本文
市指定有形文化財(書籍・典籍・文書)
三浦田中家文書 貼 地図・新聞・市街実測図・角筆
三浦田中家文書は、宝暦三(一七五三)年七月、田中久兵衛が宇和島藩三浦(東三浦・西三浦)の庄屋役に就任して後、六代・一二〇年にわたって田中家に伝えられている文書を中心とした史料である。さらに、田中家庄屋以前の庄屋であった大塚家の寛文(一六六一~一六七二)以来の文書も含んでいる。
その内容は、藩政時代の庄屋所、維新後の戸長役場、村役場を中心とした行政史料群、さらに網元、地主・豪農・第三等郵便局長としての経営史料群、そして田中家の私的活動に伴う記録・書簡類・書籍等の資料である。

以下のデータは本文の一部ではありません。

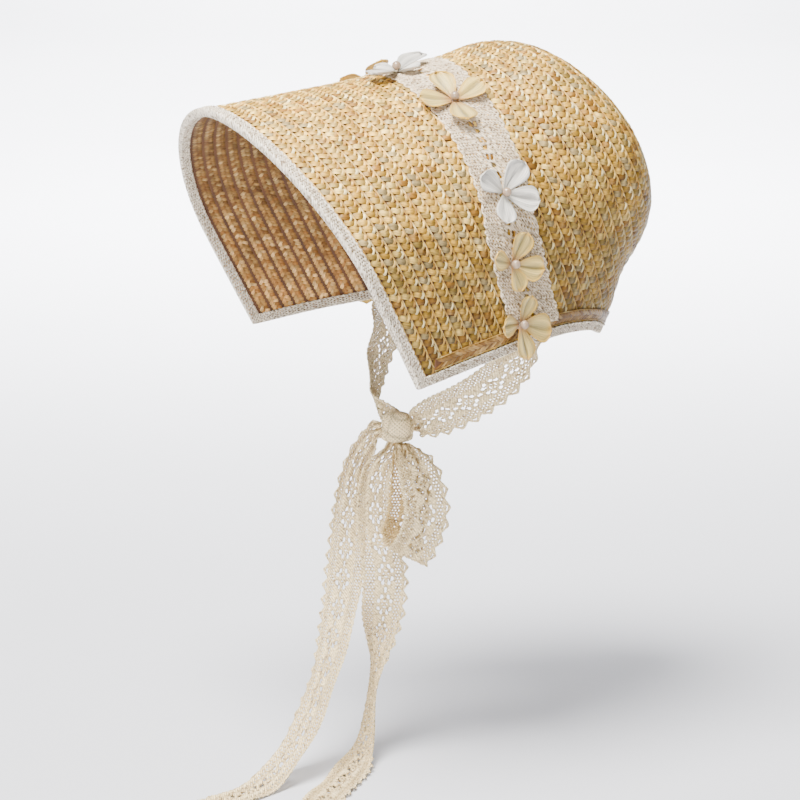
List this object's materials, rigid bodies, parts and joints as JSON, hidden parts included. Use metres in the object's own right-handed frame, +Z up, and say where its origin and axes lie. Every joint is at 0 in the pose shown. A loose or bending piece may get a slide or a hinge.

これらの文書を中心とした史料をさらに分類すると次のようになる。
「田中家文書調査会」(代表・千葉大学教授菅原憲二氏)によると史料の総点数は二万七〇〇〇点に及んでおり、同会編『宇和海浦方史料・三浦田中家文書』全四巻に採録されている。
これらの田中家文書から藩政時代及び明治期の浦方における漁業・農業・商業・物流・人口等の実態が浮かびあがる。また各枝浦からの訴願の文書等と藩庁からの上意下達の達書・触書・布告等からは御城下組の動向や藩の浦方行政形態がわかってくる。
史料のうち注目すべきものは、天保一三(一八四二)年、五代田中盛久が私財を投じて藩の絵図方役人に依頼して作成した彩色の両三浦絵図である。八畳にも及ぶ大きさで正確な丈量に基づいており、近世の制作としては全国的にも珍しい。
この他にも明治二六(一八九三)年~二八年の「宇和島新聞」、明治四三年制作の「宇和島市街実測図」、明治三〇年代の宇和島の風景写真の「絵葉書」なども史料として興味深い。また鉛筆普及以前の筆記具である象牙の「角筆」は、所有者がはっきりしているものは全国に四点しか存在しないものである。
田中家文書は近世から近代にかけての漁村史・社会経済史・家政経営史等の研究史料として、宇和島から全国に発信できる学術的かつ地域共有の文化的資源である。地元の「田中家史料保存委員会」は文書管理のみならず「田中家文書調査会」の合宿調査や分類・史料集発行について公民館と共同で支援してきたことも注目されている。